## BEGIN

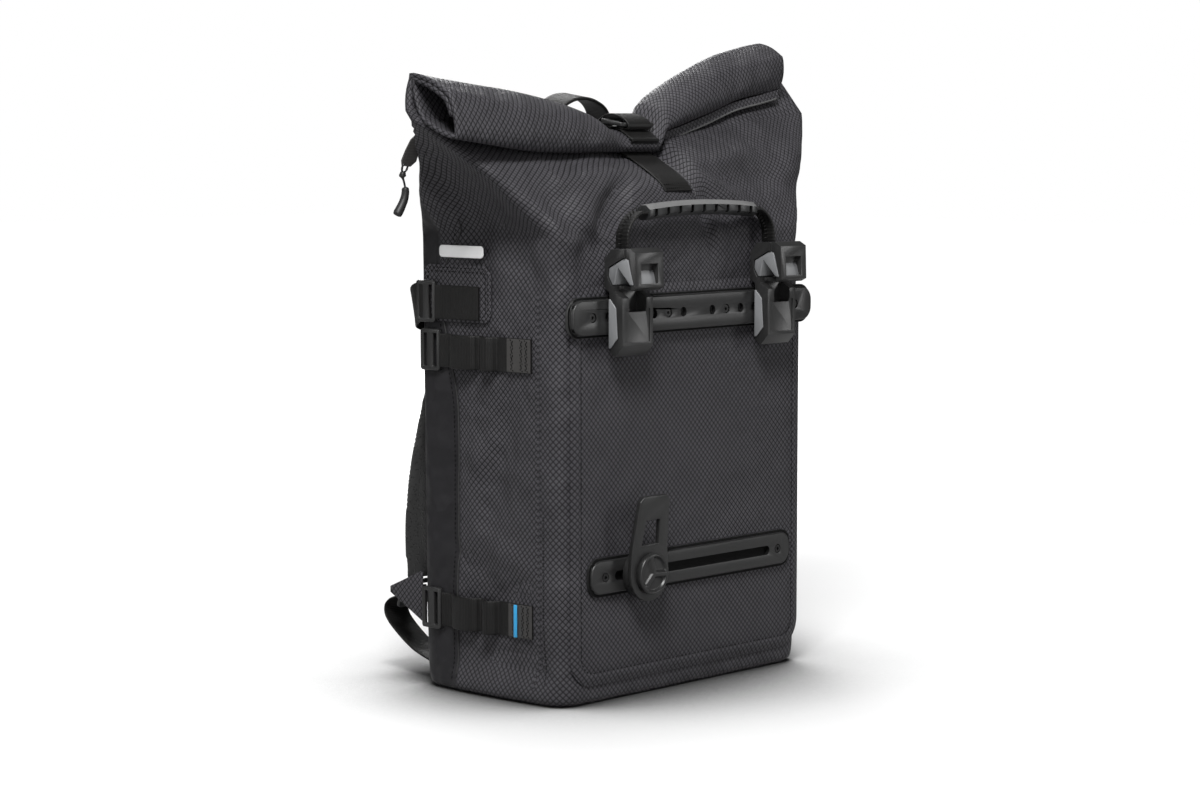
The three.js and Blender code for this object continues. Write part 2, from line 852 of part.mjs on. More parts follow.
function hookLiner(x) {
  return sidePlate(polygon(hookPoints(linerOutline)), x, hookHeadWide + 1);
}

// The latch closes the mouth from below and turns on two trunnions
function hookLatch(x) {
  const blade = sidePlate(
    polygon([
      [latchY + latchThick / 2, latchZ - latchThick / 2],
      [latchY + latchThick / 2, latchZ + latchThick / 2],
      [latchY - latchLong * 0.45, latchZ + latchThick / 2],
      [latchY - latchLong, latchZ],
      [latchY - latchLong * 0.8, latchZ - latchThick / 2],
    ]),
    x,
    latchWide,
  );
  return join(blade, [rodX(
    x - latchWide / 2 - 2.6, x + latchWide / 2 + 2.6, latchY, latchZ, trunnionRadius, 12,
  )]);
}

function hookInsert(x, side) {
  const middle = x + side * (hookWide / 2 + seatGap + insertThick / 2);
  return sidePlate(polygon(hookPoints(insertOutline)), middle, insertThick);
}

const hookPlaces = { left: -hookSteps * holePitch, right: hookSteps * holePitch };
for (const [name, x] of Object.entries(hookPlaces)) {
  addPiece(`hook_${name}_body`, hookBody(x), blackPlastic);
  addPiece(`hook_${name}_liner`, hookLiner(x), greyPlastic);
  addPiece(`hook_${name}_latch`, hookLatch(x), softBlack);
  addPiece(`hook_${name}_insert_left`, hookInsert(x, -1), greyPlastic);
  addPiece(`hook_${name}_insert_right`, hookInsert(x, 1), greyPlastic);
}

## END

▸ **Stated exercise**:
Nothing should be left out: repeat all of the data exactly.

▸ **Output below**:
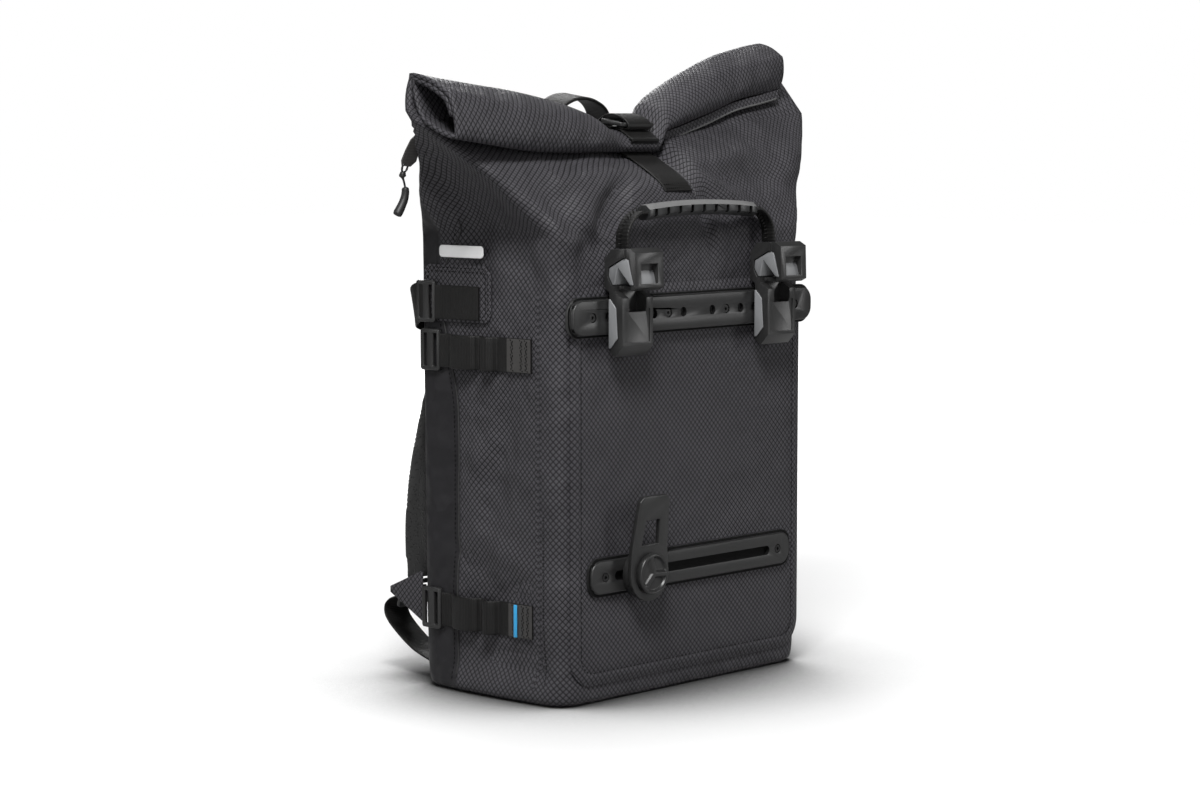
The three.js and Blender code for this object continues. Write part 2, from line 852 of part.mjs on. More parts follow.
function hookLiner(x) {
  return sidePlate(polygon(hookPoints(linerOutline)), x, hookHeadWide + 1);
}

// The latch closes the mouth from below and turns on two trunnions
function hookLatch(x) {
  const blade = sidePlate(
    polygon([
      [latchY + latchThick / 2, latchZ - latchThick / 2],
      [latchY + latchThick / 2, latchZ + latchThick / 2],
      [latchY - latchLong * 0.45, latchZ + latchThick / 2],
      [latchY - latchLong, latchZ],
      [latchY - latchLong * 0.8, latchZ - latchThick / 2],
    ]),
    x,
    latchWide,
  );
  return join(blade, [rodX(
    x - latchWide / 2 - 2.6, x + latchWide / 2 + 2.6, latchY, latchZ, trunnionRadius, 12,
  )]);
}

function hookInsert(x, side) {
  const middle = x + side * (hookWide / 2 + seatGap + insertThick / 2);
  return sidePlate(polygon(hookPoints(insertOutline)), middle, insertThick);
}

const hookPlaces = { left: -hookSteps * holePitch, right: hookSteps * holePitch };
for (const [name, x] of Object.entries(hookPlaces)) {
  addPiece(`hook_${name}_body`, hookBody(x), blackPlastic);
  addPiece(`hook_${name}_liner`, hookLiner(x), greyPlastic);
  addPiece(`hook_${name}_latch`, hookLatch(x), softBlack);
  addPiece(`hook_${name}_insert_left`, hookInsert(x, -1), greyPlastic);
  addPiece(`hook_${name}_insert_right`, hookInsert(x, 1), greyPlastic);
}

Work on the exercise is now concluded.